On s’excuse beaucoup par les temps qui courent. Tout le monde s’excuse, et le pape et ce faux cul de Bush, donc je vais m’excuser à mon tour : pardon Philippe Claudel, pardon de ne pas avoir aimé votre dernier livre, dont le dénouement, salué par les toutes bonnes âmes, m’a positivement navré. Lesdites bonnes âmes ont trouvé merveilleuse l’idée d’avoir collé, dans les bras de Monsieur Linh, une poupée de son. Or je n’y ai vu, pour ma part, qu’un truc de littérateur égaré dans les bons sentiments…

Commentaires

  • Si les littérateurs qui s'égarent s'en tenaient à l'honorable littérature de gare...

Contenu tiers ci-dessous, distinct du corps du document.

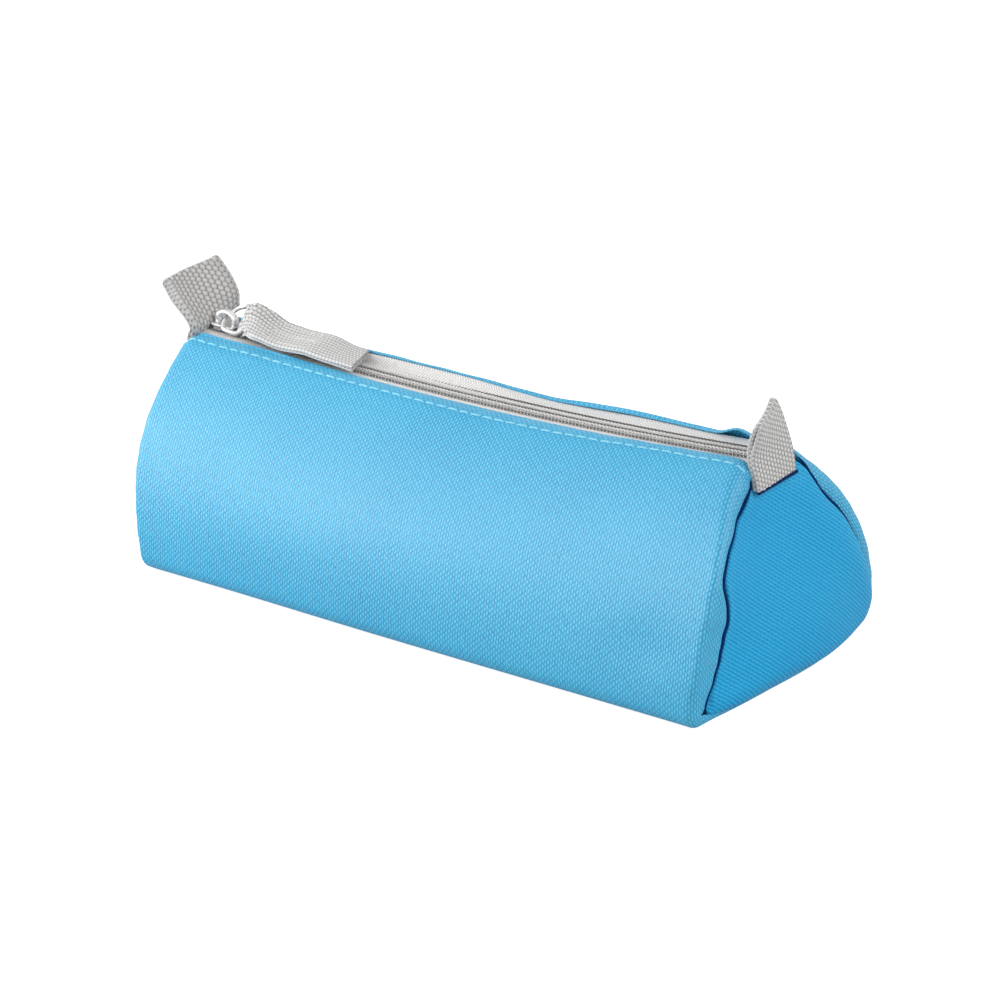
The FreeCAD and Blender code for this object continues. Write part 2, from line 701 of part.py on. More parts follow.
def make_pull_tab():
    """Webbing folded round the ring's bar: a narrow eye between the legs, then two plies at full width."""
    body = new_body("pull_tab", TAB_PLACE)
    eye = new_sketch(body, "eye", "XZ_Plane")
    add_circle(eye, 0, 0, EYE_RADIUS)
    pad(body, eye, EYE_WIDTH)
    throat = new_sketch(body, "throat", "XZ_Plane")
    start = f"({RING_HOLE} / 2)"
    add_polygon(
        throat,
        [
            (start, f"-{EYE_RADIUS} * 0.97"),
            ("Sizes.tab_throat", "-Sizes.tab_ply"),
            ("Sizes.tab_throat", "Sizes.tab_ply"),
            (start, f"{EYE_RADIUS} * 0.97"),
        ],
    )
    pad(body, throat, EYE_WIDTH)
    tail = new_sketch(body, "tail", "XZ_Plane")
    add_box(tail, f"({RING_HOLE} + Sizes.moving_gap)", "Sizes.tab_length", "-Sizes.tab_ply", "Sizes.tab_ply")
    pad(body, tail, "Sizes.tab_width")
    hole = new_sketch(body, "hole", "XZ_Plane")
    add_circle(hole, 0, 0, RING_HOLE)
    cut(body, hole, "(2 * Sizes.tab_width)")


def make_tab_stitches():
    """A sewn rectangle on top of the pull and the same one underneath, through both plies."""
    zone = value("Sizes.tab_stitch_zone")
    start = value("Sizes.tab_stitch_start")
    side = value("Sizes.tab_width / 2 - Sizes.tab_stitch_inset")
    length = value("Sizes.topstitch_length") * 0.8
    surface = value("Sizes.tab_ply + Sizes.layer_gap")
    runs = [
        (point(start, -side), point(start + zone, -side)),
        (point(start, side), point(start + zone, side)),
        (point(start, -side), point(start, side)),
        (point(start + zone, -side), point(start + zone, side)),
    ]
    tab = doc.getObject("pull_tab").Placement
    places = []
    for begin, end in runs:
        count = int((end - begin).Length // (length * 1.3))
        turn = math.degrees(math.atan2(end.y - begin.y, end.x - begin.x))
        for index in range(count):
            spot = begin + (end - begin) * ((index + 0.5) / count)
            for flip in (0, 180):
                lying = FreeCAD.Placement(
                    FreeCAD.Vector(spot.x, spot.y, surface),
                    FreeCAD.Rotation(FreeCAD.Vector(0, 0, 1), turn),
                )
                over = FreeCAD.Rotation(FreeCAD.Vector(1, 0, 0), flip)
                places.append(tab * FreeCAD.Placement(FreeCAD.Vector(), over) * lying)
    thread_run("pull_tab_stitches", places, length, value("Sizes.thread"))


# ---- end loops ------------------------------------------------------------------------------


def add_stretched_loop(sketch, bottom, bottom_radius, top, top_radius):
    """Two arcs of different radius, one above the other, joined by their tangents."""
    low = point(0, value(bottom))
    high = point(0, value(top))
    small = value(bottom_radius)
    large = value(top_radius)
    lift = math.asin((large - small) / (high.y - low.y))
    first = sketch.GeometryCount
    right = point(math.cos(lift), -math.sin(lift))
    left = point(-right.x, right.y)
    sketch.addGeometry(
        [
            Part.LineSegment(low + right * small, high + right * large),
            arc(high, large, -lift, math.pi + lift),
            Part.LineSegment(high + left * large, low + left * small),
            arc(low, small, math.pi + lift, 2 * math.pi - lift),
        ]
    )
    chain(sketch, first, 4)
    bind(sketch, "Radius", (first + 1,), top_radius)
    bind(sketch, "Radius", (first + 3,), bottom_radius)
    for index, up in ((first + 1, top), (first + 3, bottom)):
        sketch.addConstraint(Sketcher.Constraint("PointOnObject", index, 3, -2))
        if value(up) == 0:
            sketch.addConstraint(Sketcher.Constraint("PointOnObject", index, 3, -1))
        else:
            bind(sketch, "DistanceY", (-1, 1, index, 3), up)


def make_end_loop(name, along, length, lean, axis):
    """Folded webbing that flexes about its sewn base."""
    height = "(Sizes.mouth_height + Sizes.moving_gap + Sizes.loop_base_radius)"
    body = new_body(name, shifted(along, 0, height, axis, lean))
    outside = new_sketch(body, "outside", "XZ_Plane")
    top = f"({length} - Sizes.loop_top_radius)"
    add_stretched_loop(outside, "0", "Sizes.loop_base_radius", top, "Sizes.loop_top_radius")
    pad(body, outside, "Sizes.loop_width")
    inside = new_sketch(body, "inside", "XZ_Plane")
    add_stretched_loop(
        inside,
        "(2 * Sizes.loop_base_radius)",
        "(Sizes.loop_base_radius - Sizes.loop_ply)",
        top,
        "(Sizes.loop_top_radius - Sizes.loop_ply)",
    )
    cut(body, inside, "(2 * Sizes.loop_width)")


LEFT_LOOP_X = f"(-({HALF_BASE} + Sizes.left_overhang + Sizes.loop_from_seam))"
RIGHT_LOOP_X = f"({HALF_BASE} - Sizes.right_setback + Sizes.loop_from_seam)"


def build():
    make_main_panel()
    make_end_panel("left_end_panel", LEFT_END)
    make_end_panel("right_end_panel", RIGHT_END)
    for side, station in (("left", LEFT_END), ("right", RIGHT_END)):
        make_seam_binding(f"{side}_seam_binding", station)
        make_seam_stitches(f"{side}_seam_stitches", station, f"{side}_seam_binding")
    for side in (FRONT, REAR):
        make_zip_tape(side)
        make_zip_coil(side)
        make_coil_cord(side)
        make_coil_stitching(side)
        make_topstitch(side)
    make_slider()
    make_pull_ring()
    make_pull_tab()
    make_tab_stitches()
    make_end_loop(
        "left_end_loop", LEFT_LOOP_X, "Sizes.left_loop_length", "Sizes.left_loop_lean", "0; -1; 0"
    )
    make_end_loop(
        "right_end_loop", RIGHT_LOOP_X, "Sizes.right_loop_length", "Sizes.right_loop_lean", "0; 1; 0"
    )
    doc.recompute()


def check_and_export():
    for item in doc.Objects:
        if "Invalid" in item.State or "Error" in item.State:
            raise ValueError(f"{item.Name}: {item.State}")
    pieces = [o for o in doc.Objects if o.TypeId in ("PartDesign::Body", "Part::Feature")]
    for piece in pieces:
        if piece.Shape.isNull() or not piece.Shape.isValid() or not piece.Shape.Solids:
            raise ValueError(f"{piece.Label} has no valid solid")
    os.makedirs("parts", exist_ok=True)
    for piece in pieces:
        piece.Shape.exportStep(os.path.join("parts", f"{piece.Label}.step"))
        print(piece.Label, len(piece.Shape.Solids), round(piece.Shape.Volume, 2))


build()
check_and_export()
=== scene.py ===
"""Looks of the zipped pencil case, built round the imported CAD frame.

Lengths are in millimetres, in the frame's axes; add_mesh() turns them into metres. The case is sewn cloth with a
floppy shape, so its surfaces are lofted by code: a wrap with a flat base, rolled into the end seams, two pillowed
end panels, and a coil zip with real filament, thread and webbing.
"""

import json
from math import asin, atan2, cos, hypot, pi, radians, sin, tau

import bpy
import numpy as np
from mathutils import Matrix, Vector


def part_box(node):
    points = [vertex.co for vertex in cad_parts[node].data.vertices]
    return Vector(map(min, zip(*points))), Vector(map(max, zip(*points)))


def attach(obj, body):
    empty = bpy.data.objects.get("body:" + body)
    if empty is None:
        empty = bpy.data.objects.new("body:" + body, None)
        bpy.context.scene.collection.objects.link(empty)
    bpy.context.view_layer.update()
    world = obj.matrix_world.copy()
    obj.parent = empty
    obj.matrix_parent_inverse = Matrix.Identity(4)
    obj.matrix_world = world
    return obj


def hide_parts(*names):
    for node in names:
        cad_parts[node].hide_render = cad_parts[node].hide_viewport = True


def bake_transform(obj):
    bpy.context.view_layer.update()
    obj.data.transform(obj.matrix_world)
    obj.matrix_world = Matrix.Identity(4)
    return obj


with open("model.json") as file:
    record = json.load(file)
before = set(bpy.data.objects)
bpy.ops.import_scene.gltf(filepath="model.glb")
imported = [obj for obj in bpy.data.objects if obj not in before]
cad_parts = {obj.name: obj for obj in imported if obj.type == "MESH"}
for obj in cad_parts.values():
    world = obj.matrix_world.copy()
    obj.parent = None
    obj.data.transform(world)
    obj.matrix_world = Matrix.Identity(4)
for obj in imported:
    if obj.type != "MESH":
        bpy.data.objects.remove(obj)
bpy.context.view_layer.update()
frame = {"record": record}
JOINTS = {j["name"]: j for j in frame["record"]["behaviour"]["joints"]}
MM = 0.001
FRONT, REAR = -1, 1
LEFT, RIGHT = -1, 1
BOTH_SIDES, BOTH_ENDS = ((FRONT, "front"), (REAR, "rear")), ((LEFT, "left"), (RIGHT, "right"))
COLUMN = {LEFT: 0, RIGHT: -1}  # the wrap's first and last column of points

# the zip lies on a long arc about an axis along Y, high above the case
MIDDLE_X, ARC_Z, TAPE_R = -6, 1485.912857, 1425.862857
MOUTH_Z, SAG, HALF_BASE = 64.8, 3.5, 98.8
LEAN = {LEFT: 7 / MOUTH_Z, RIGHT: -5 / MOUTH_Z}
CLOTH = 1.2
STITCH_IN, STITCH_PITCH = 4.5, 4.1


# ---- curves and small helpers ----


def keyed(t, *pairs):
    """A smooth curve through (position, value) pairs."""
    xs, ys = np.array(pairs, float).T
    t = np.clip(t, xs[0], xs[-1])
    slope = np.gradient(ys, xs)
    i = np.clip(np.searchsorted(xs, t, side="right") - 1, 0, len(xs) - 2)
    h = xs[i + 1] - xs[i]
    q = (t - xs[i]) / h
    start = (2 * q**3 - 3 * q**2 + 1) * ys[i] + (q**3 - 2 * q**2 + q) * h * slope[i]
    return start + (q**3 - q**2) * h * slope[i + 1] + (3 * q**2 - 2 * q**3) * ys[i + 1]


def hump(t, low, high):
    """0 at low and high, 1 halfway."""
    return np.sin(pi * np.clip((t - low) / (high - low), 0, 1)) ** 2


def bell(t, middle, width):
    return np.exp(-(((t - middle) / width) ** 2))


def ramp(t, low, high):
    """0 up to low, 1 from high on, eased between."""
    q = np.clip((t - low) / (high - low), 0, 1)
    return q * q * (3 - 2 * q)


def unit(v):
    return v / np.maximum(np.linalg.norm(v, axis=-1, keepdims=True), 1e-12)


def tangents(path):
    return unit(np.gradient(path, axis=0))


def upward(path):
    """The upper side of a line that runs to +X."""
    return np.cross(tangents(path), [0, 1, 0])


def ring_tangents(path):
    return unit(np.roll(path, -1, 0) - np.roll(path, 1, 0))


def lengths(points):
    """Distance along a line of points, from 0."""
    steps = np.linalg.norm(np.diff(points, axis=0), axis=-1)
    return join(0 * steps[:1], np.cumsum(steps, axis=0))


def stack(*values):
    """One array of points from their coordinates, each a number or an array."""
    return np.stack(np.broadcast_arrays(*values), -1)


def join(*blocks, axis=0):
    return np.concatenate(blocks, axis)


def look_up(at, run, rows):
    """Rows between the given ones, at places along run."""
    return np.stack([np.interp(at, run, column) for column in rows.T], -1)


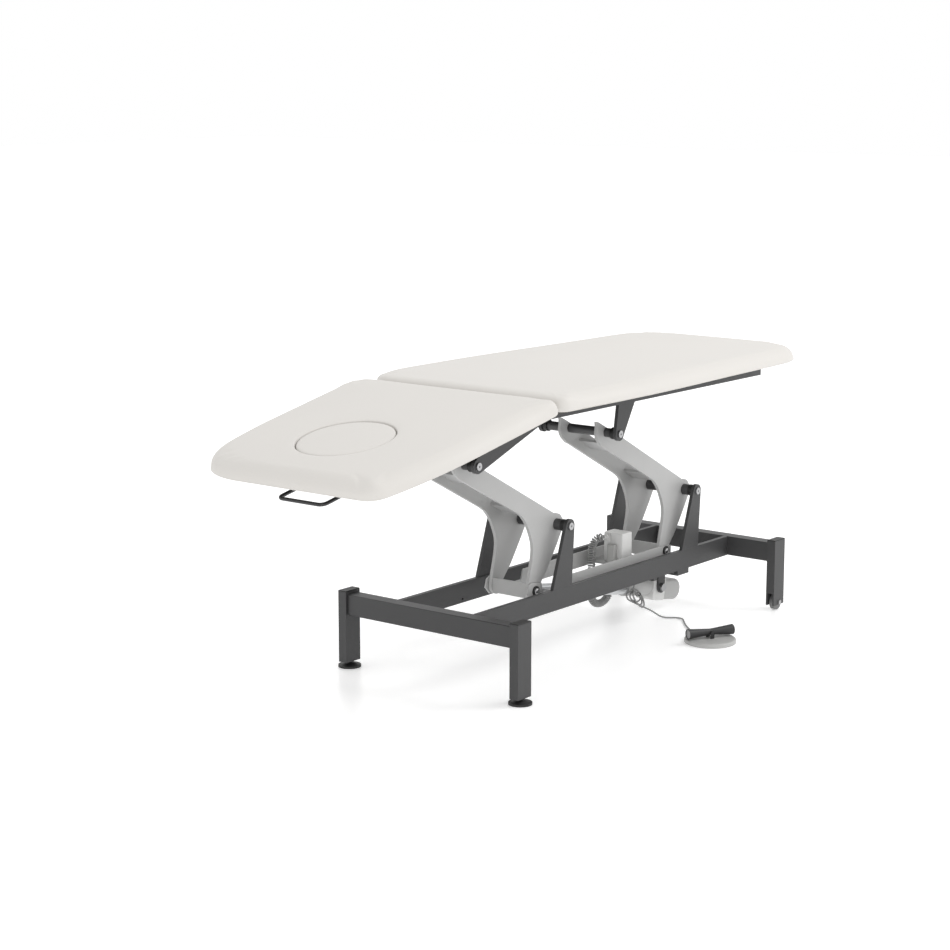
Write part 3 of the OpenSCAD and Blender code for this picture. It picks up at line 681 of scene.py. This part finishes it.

    Merci. Il me semble à moi aussi que certaines âmes, aériennes à l'équivoque seulement, méritent une petite lecture plombée, histoire de leur rappeler l'histoire, les gens, nous.
    En cela, Houellebecq est probe et cherche, lui, la vraie beauté, le vrai silence, dans le vrai de nos pâles anticipations réelles...
    L'occasion de vous remercier aussi à ce sujet. Vos notes sur Houellebecq au ton très juste.